### GIVEN INSTRUCTION
Both the line containing "Write the build123d" and the line containing "BAR_TURN = -6.9" are to be reproduced exactly, along with every line between them, and nothing more.

==================================================

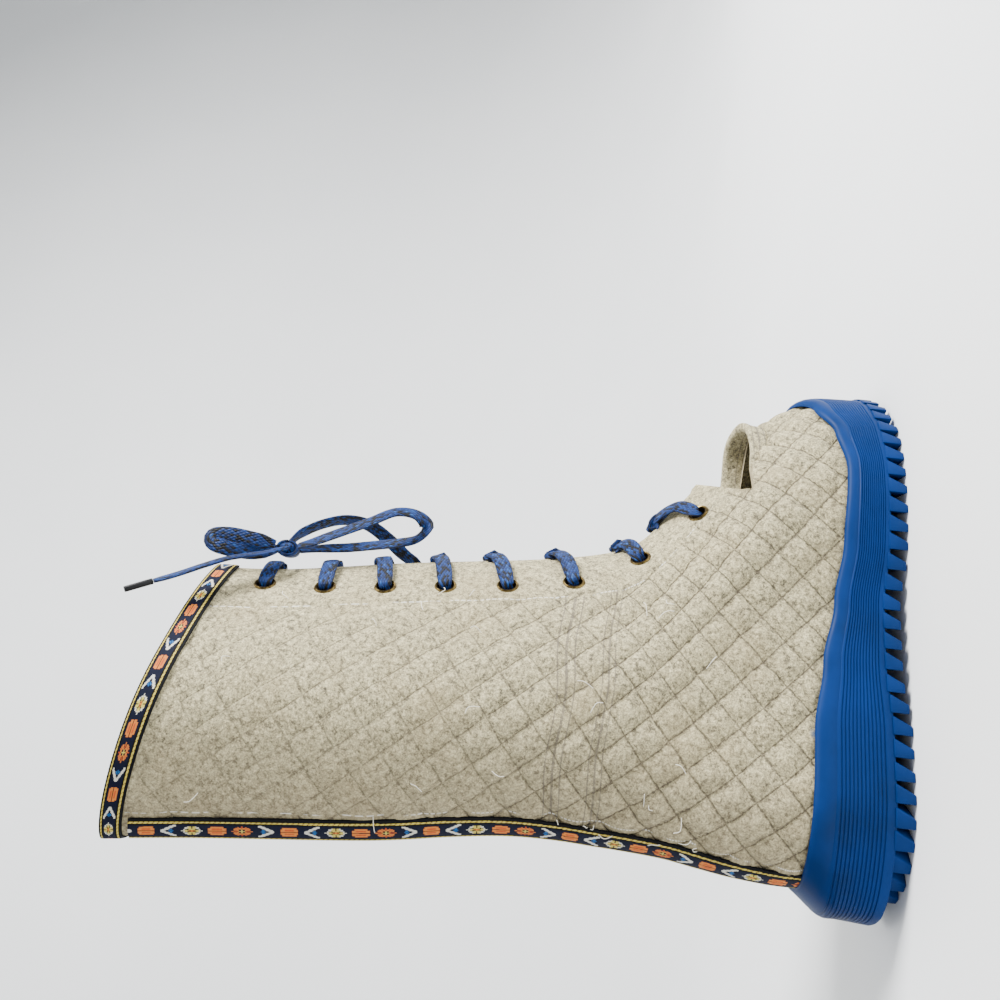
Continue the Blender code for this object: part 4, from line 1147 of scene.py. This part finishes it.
def buildEyelets():
    s = eyeletSettings
    material = agedBrassMaterial()
    hole, flange, crown, barrel = (s[key] * mm for key in ("hole", "flange", "crown", "barrel"))
    # half of the section is spun round the eyelet's axis
    section = [(hole, -barrel), (hole, 0.0), (hole + 0.0004, crown * 0.75), (hole + 0.0011, crown),
               (flange - 0.0008, crown * 0.8), (flange - 0.0003, crown * 0.35), (flange, -0.0001),
               (flange - 0.0005, -0.0004), (hole + 0.0007, -0.0004), (hole + 0.0007, -barrel)]
    bpy.ops.mesh.primitive_circle_add(vertices=len(section), radius=1, fill_type="NOTHING")
    model = started("eyeletModel", [(radius, 0, height) for radius, height in section])
    editAll(model, bpy.ops.mesh.spin, steps=32, angle=2 * math.pi, center=(0, 0, 0), axis=(0, 0, 1))
    facesOutward(model)
    smoothShade(model, 40)
    for number, (level, around) in enumerate(eyeletPlaces(), start=1):
        for side, label in ((-1, "outer"), (1, "inner")):
            mesh = model.data.copy()
            mesh.transform(onSkin(level, side * around))
            eyelet = bpy.data.objects.new("eyelet%s%d" % (label.capitalize(), number), mesh)
            bpy.context.scene.collection.objects.link(eyelet)
            dress(eyelet, material, "brass", "eyelet_%s_%d" % (label, number))
    bpy.data.objects.remove(model, do_unlink=True)
    print("eyelets set")


buildEyelets()


# lace strands: out of each eyelet, over the facing and down into the slit
def buildStrands():
    places = eyeletPlaces()
    for number, (level, around) in enumerate(places):
        above = places[max(0, number - 1)][0]
        meeting = level + (above - level) * eyeletRows[number][2]
        strands = []
        for side in (-1, 1):
            lean = 0.012 * side
            normal = skinNormal(level, side * around)
            seat = skin(level, side * around)
            toEdge = (skin(meeting, side * 0.99) - seat).normalized()
            keys = [seat - normal * 5.0 - toEdge * 0.2, seat - normal * 1.0, seat + normal * 1.9 + toEdge * 1.2]
            for share in (0.35, 0.6, 0.82, 0.96):
                hereLevel = level + (meeting - level) * share + lean * share
                hereAround = side * (around + (1 - around) * share)
                lift = 2.3 + 1.0 * math.sin(math.pi * share) + 0.5 * dice.random()
                keys.append(skin(hereLevel, hereAround) + skinNormal(hereLevel, hereAround) * lift)
            front = ringFront(meeting + lean)
            ahead = (skinNormal(meeting, 0.99) + skinNormal(meeting, -0.99)).normalized()
            keys.append(front + ahead * 1.6 + Vector((0, side * 0.9, 0)))
            keys.append(front - ahead * 4.5 + Vector((0, side * 0.3, 0)))
            route = smoothRoute(keys, 1.0)
            flat = []
            for index in range(len(route)):
                share = index / (len(route) - 1)
                flat.append((skinNormal(level, side * (around + (1 - around) * min(0.97, share)))
                             + toEdge * (2.5 * max(0, share - 0.75))
                             - toEdge * (3.0 * max(0, 0.22 - share))).normalized())

            def wide(share):
                return laceSizes["width"] * (0.72 + 0.28 * smoothStep((share - 0.05) / 0.25))

            strands.append(sweepLace("strand", route, flat, wide, 2.1, True, 40.0 * number))
        crossing = joined("laceCrossing%d" % (number + 1), strands)
        dress(crossing, laceMaterial, "lace", "lace_crossing_%d" % (number + 1))
    print("lace crossings laid")


buildStrands()


# loose thread ends on the quilting and beside the back ribbon
def buildThreads():
    # Cotton thread: pale, dry and matt.
    material = newMaterial("cottonThread", "#e4dfcf", 0.85)[0]
    dice = random.Random(5)
    strands = []
    spots = [(dice.uniform(0.9, 9.0), dice.uniform(0.12, 0.6)) for number in range(26)]
    spots += [(dice.uniform(5.0, 9.0), dice.uniform(0.09, 0.12)) for number in range(10)]
    spots += [(dice.uniform(1.1, 3.5), dice.uniform(0.55, 0.72)) for number in range(8)]
    for number, (level, around) in enumerate(spots):
        side = -1 if number % 3 else 1
        spot, normal = skin(level, side * around), skinNormal(level, side * around)
        across = normal.cross(Vector((0, 0, 1))).normalized()
        upward = across.cross(normal)
        turn, length = dice.uniform(0, 6.28), dice.uniform(3.0, 8.0)
        ahead = across * math.cos(turn) + upward * math.sin(turn)
        bow = ahead.cross(normal) * dice.uniform(-2.0, 2.0)
        keys = [spot + normal * 0.4, spot + normal * 1.9 + ahead * length * 0.35 + bow * 0.7,
                spot + normal * dice.uniform(1.8, 3.0) + ahead * length * 0.7 + bow,
                spot + normal * 2.0 + ahead * length]
        strands.append(sweepLace("threadEnd", smoothRoute(keys, 0.8), normal, 0.32, 0.32))
    threads = joined("looseThreads", strands)
    dress(threads, material, "felt")
    print("thread ends laid")


buildThreads()

# insole: the source's own solid
def insoleMaterial():
    # Needled felt: grey, matt, fibrous.
    material, node, finish = newMaterial("needledFeltInsole", "#8d887d", 0.95)
    fibres = node("TexNoise", {"Vector": node("TexCoord").outputs["Object"], "Scale": 900.0, "Detail": 4.0})
    finish({"Base Color": node("ValToRGB", (fibres,), ((0.3, "#6f6a60"), (0.7, "#a39e92"))),
            "Normal": node("Bump", {"Height": fibres, "Strength": 0.4, "Distance": 0.0006})})
    return material


insole = bpy.data.objects["insole"]
for place in insole.material_slots:
    place.material = insoleMaterial()
print("insole dressed")


# floor, light
def buildStage():
    # one pale sweep: floor, curve and wall
    floorEnd, bend, steps, halfWidth = 0.55, 0.9, 12, 4.0
    profile = [(-3.0, 0.0), (floorEnd, 0.0)]
    for step in range(1, steps + 1):
        angle = math.radians(90 * step / steps)
        profile.append((floorEnd + bend * math.sin(angle), bend - bend * math.cos(angle)))
    profile.append((floorEnd + bend, 3.5))
    bpy.ops.mesh.primitive_grid_add(x_subdivisions=1, y_subdivisions=len(profile) - 1, size=1)
    sweep = started("paleSweep", [(x, y, z) for y, z in profile for x in (-halfWidth, halfWidth)])
    smoothShade(sweep, 60)
    # Paper: pale, matt, faintly cloudy.
    material, node, finish = newMaterial("palePaper", "#eceeef", 0.9)
    cloud = node("TexNoise", {"Vector": node("TexCoord").outputs["Object"], "Scale": 3.0, "Detail": 3.0})
    finish({"Base Color": node("ValToRGB", (cloud,), ((0.0, "#e8eaeb"), (1.0, "#f3f4f4")))})
    sweep.data.materials.append(material)

    # name, place, size in metres, watts; all aim at the boot's middle
    lights = (("keyLight", (1.15, -0.7, 1.3), 0.7, 104.0), ("fillLight", (-1.2, -1.4, 0.9), 1.8, 10.0),
              ("topLight", (0.1, 0.1, 2.2), 1.8, 30.0))
    bootMiddle = Vector((0, 0, 0.17))
    for name, spot, size, power in lights:
        data = bpy.data.lights.new(name, "AREA")
        data.size = size
        data.energy = power
        light = bpy.data.objects.new(name, data)
        light.location = spot
        light.rotation_euler = (Vector(spot) - bootMiddle).to_track_quat("Z", "Y").to_euler()
        bpy.context.scene.collection.objects.link(light)
    world = bpy.data.worlds.new("softRoom")
    bpy.context.scene.world = world
    world.use_nodes = True
    world.node_tree.nodes["Background"].inputs[0].default_value = linear("#e6eaee")
    world.node_tree.nodes["Background"].inputs[1].default_value = 0.55
    print("stage set")


buildStage()

pickOnly()
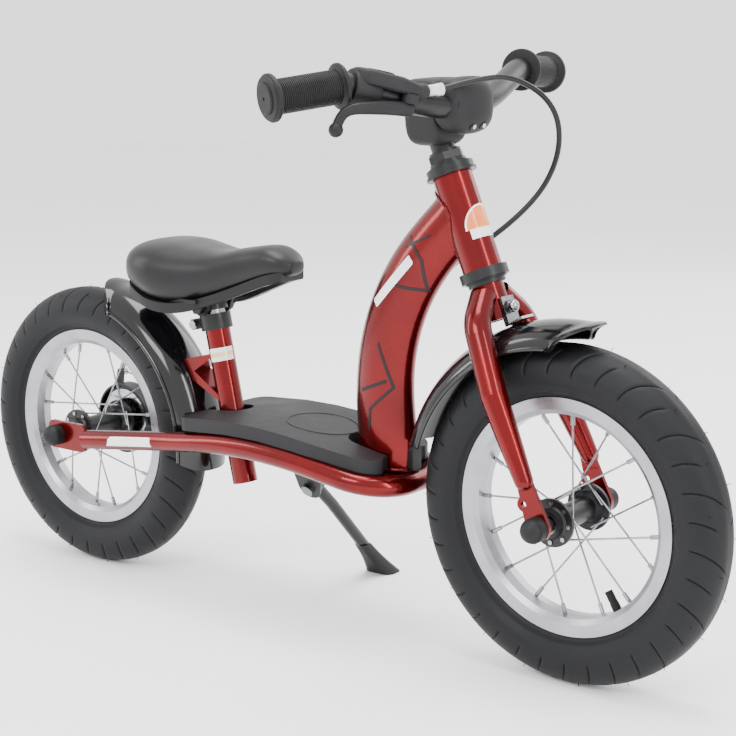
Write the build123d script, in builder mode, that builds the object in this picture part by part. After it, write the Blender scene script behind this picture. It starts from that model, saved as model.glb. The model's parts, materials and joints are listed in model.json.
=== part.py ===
"""A child's balance bike: steel frame, two spoked 12 inch wheels, band brake and kickstand.

Frame of reference, in millimetres: +X points forward, +Y to the rider's left, +Z up. The origin is
on the ground, midway between the two axles. Lengths along the bike are given from the rear axle
through from_rear(). The fork and the handlebar stand slightly turned at rest.
"""

import math
import os

from build123d import *

# Driving dimensions ---------------------------------------------------------------------------
WHEELBASE = 597.0
TYRE_RADIUS = 152.0
BEAD_RADIUS = 101.6
INNER_TUBE_RADIUS = 127.5
INNER_TUBE_SECTION = 20.2
RIM_RADIUS = 106.7
HEAD_ANGLE = 68.0
FORK_OFFSET = 9.0
FORK_TURN = -1.8
BAR_TURN = -6.9

STEERER_OD = 25.4
STEERER_BORE = 22.3
NECK_OD = 28.0
HEAD_TUBE_OD = 36.0
HEAD_TUBE_BORE = 30.0
HEAD_TUBE_START = 228.0
HEAD_TUBE_END = 316.0
SEAT_TUBE_OD = 25.4
POST_OD = 22.2
BASE_TUBE_OD = 20.0
HANDLEBAR_OD = 22.2
AXLE_OD = 9.5
CABLE_OD = 5.0
RUNNING = 0.05

HUB_FLANGE_Y = 30.0
HUB_FLANGE_RADIUS = 21.5
SPOKE_CIRCLE = 17.5
SPOKE_COUNT = 16
SPOKE_RADIUS = 0.9
DROPOUT_FRONT_Y = 49.0
DROPOUT_REAR_Y = 56.0
DROPOUT_THICKNESS = 4.0
MUDGUARD_RADIUS = 172.5
REAR_GUARD_RADIUS = 168.0
REAR_GUARD_SHIFT = 4.5
MUDGUARD_DEPTH = 21.5
MUDGUARD_HALF_WIDTH = 32.0
MUDGUARD_WALL = 2.2

REAR_X = -WHEELBASE / 2
FRONT_X = WHEELBASE / 2
AXLE_Z = TYRE_RADIUS


def from_rear(x, y, z):
    """A point given by its distance x ahead of the rear axle."""
    return Vector(REAR_X + x, y, z)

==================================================

### REPLY TO THE TASK
Write the build123d script, in builder mode, that builds the object in this picture part by part. After it, write the Blender scene script behind this picture. It starts from that model, saved as model.glb. The model's parts, materials and joints are listed in model.json.
=== part.py ===
"""A child's balance bike: steel frame, two spoked 12 inch wheels, band brake and kickstand.

Frame of reference, in millimetres: +X points forward, +Y to the rider's left, +Z up. The origin is
on the ground, midway between the two axles. Lengths along the bike are given from the rear axle
through from_rear(). The fork and the handlebar stand slightly turned at rest.
"""

import math
import os

from build123d import *

# Driving dimensions ---------------------------------------------------------------------------
WHEELBASE = 597.0
TYRE_RADIUS = 152.0
BEAD_RADIUS = 101.6
INNER_TUBE_RADIUS = 127.5
INNER_TUBE_SECTION = 20.2
RIM_RADIUS = 106.7
HEAD_ANGLE = 68.0
FORK_OFFSET = 9.0
FORK_TURN = -1.8
BAR_TURN = -6.9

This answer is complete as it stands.